Who should extricate the Man of December out of this dilemma? Who but The London Times? If the same London Times, which, on the 6th, 7th, 8th, and 9th of October, 1861, had roused the furies of the Pays, journal de l'Empire, by its rather cynical strictures on the visit at Compiegne — if that very same paper should come out on the 12th of October, with a merciless onslaught on the Orleans Princes, because of their enlistment in the ranks of the National Army of the United States, would Louis Bonaparte not have proved his case against the Orleans Princes? Would The Times article not be done into French, commented upon by the Paris papers, sent by the Préfet de Police to all the journals of all the departments, and circulated throughout the whole of France, as the impartial sentence passed by The London Times, the personal foe of Louis Bonaparte, upon the last proceedings of the Orleans Princes? Consequently, The Times of to-day has come out with a most scurrilous onslaught on these princes.

Louis Bonaparte is, of course, too much of a business man to share the judicial blindness in regard to the American war of the official public opinion-mongers. He knows that the true people of England, of France, of Germany, of Europe, consider the cause of the United States as their own cause, as the cause of liberty, and that, despite all paid sophistry, they consider the soil of the United States as the free soil of the landless millions of Europe, as their land of promise, now to be defended sword in hand, from the sordid grasp of the slaveholder. Louis Napoleon knows, moreover, that in France the masses connect the fight for the maintenance of the Union with the fight of their forefathers for the foundation of American independence, and that with them every Frenchman drawing his sword for the National Government appears only to execute the bequest of Lafayette. Bonaparte, therefore, knows that if anything be able to win the Orleans Princes good opinions from the French people, it will be their enlistment in the ranks of the national army of the United States. He shudders at this very notion. and consequently The London Times, his censorious sycophant, tells to-day the Orleans princes that “they will derive no increase of popularity with the French nation from stooping to serve on this ignoble field of action.” Louis Napoleon knows that all the wars waged in Europe between hostile nations since his coup d'état, have been mock wars, groundless, wanton, and carried on on false pretenses. The Russian war, and the Italian war, not to, speak of the piratical expeditions against China, Cochin-China, and so forth, never enlisted the sympathies of the French people, instinctively aware that both wars were carried on only with the view to strengthening the chains forged by the coup d'état. The first grand war of contemporaneous history is the American war.
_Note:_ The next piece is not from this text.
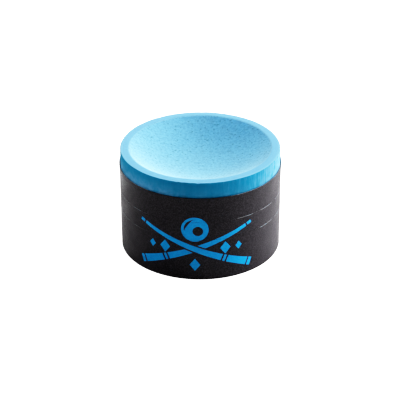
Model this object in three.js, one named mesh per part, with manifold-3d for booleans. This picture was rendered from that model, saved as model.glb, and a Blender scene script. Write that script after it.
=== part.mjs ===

The peoples of Europe know that the Southern slaveocracy commenced that war with the declaration that the continuance of slaveocracy was no longer compatible with the continuance of the Union. Consequently, the people of Europe know that a fight for the continuance of the Union is a fight against the continuance of the slaveocracy — that in this contest the highest form of popular self-government till now realized is giving battle to the meanest and most shameless form of man’s enslaving recorded in the annals of history.

Louis Bonaparte feels, of course, extremely sorry that the Orleans Princes should embark in just such a war, so distinguished, by the vastness of its dimensions and the grandeur of its ends, from the groundless, wanton and diminutive wars Europe has passed through since 1849. Consequently, The London Times must needs declare:

“To overlook the difference between a war waged by hostile nations, and this most groundless and wanton civil conflict of which history gives us any account, is a species of offense against public morals.”

The Times is, of course, bound to wind up its onslaught on the Orleans Princes because of their “stooping to serve on such an ignoble field of action.” With a deep bow before the victor of Sevastopol and Solferino, “it is unwise,” says The London Times, “to challenge a comparison between such actions as Springfield and Manassas, and the exploits of Sevastopol and Solferino.”

The next mail will testify to the premeditated use made of The Times’s article by the Imperialist organs. A friend in times of need is proverbially worth a thousand friends in times of prosperity, and the secret ally of The London Times is just now very badly off.

A dearth of cotton, backed by a dearth of grain; a commercial crisis coupled with an agricultural distress, and both of them combined with a reduction of Custom revenues and a monetary embarrassment compelling the Bank of France to screw its rate of discount to six per cent, to enter into transactions with Rothschilds and Baring for a loan of two millions sterling on the London market, to pawn abroad French Government stock, and with all that to show but a reserve of 12,000,000 against liabilities amounting to more than 40,000,000. Such a state of economical affairs prepares just the situation for rival pretenders to stake double. Already there have been bread-riots in the Faubourg St. Antoine, and this of all times is therefore the most inappropriate time for allowing Orleans Princes to catch popularity. Hence the fierce forward rush of The London Times.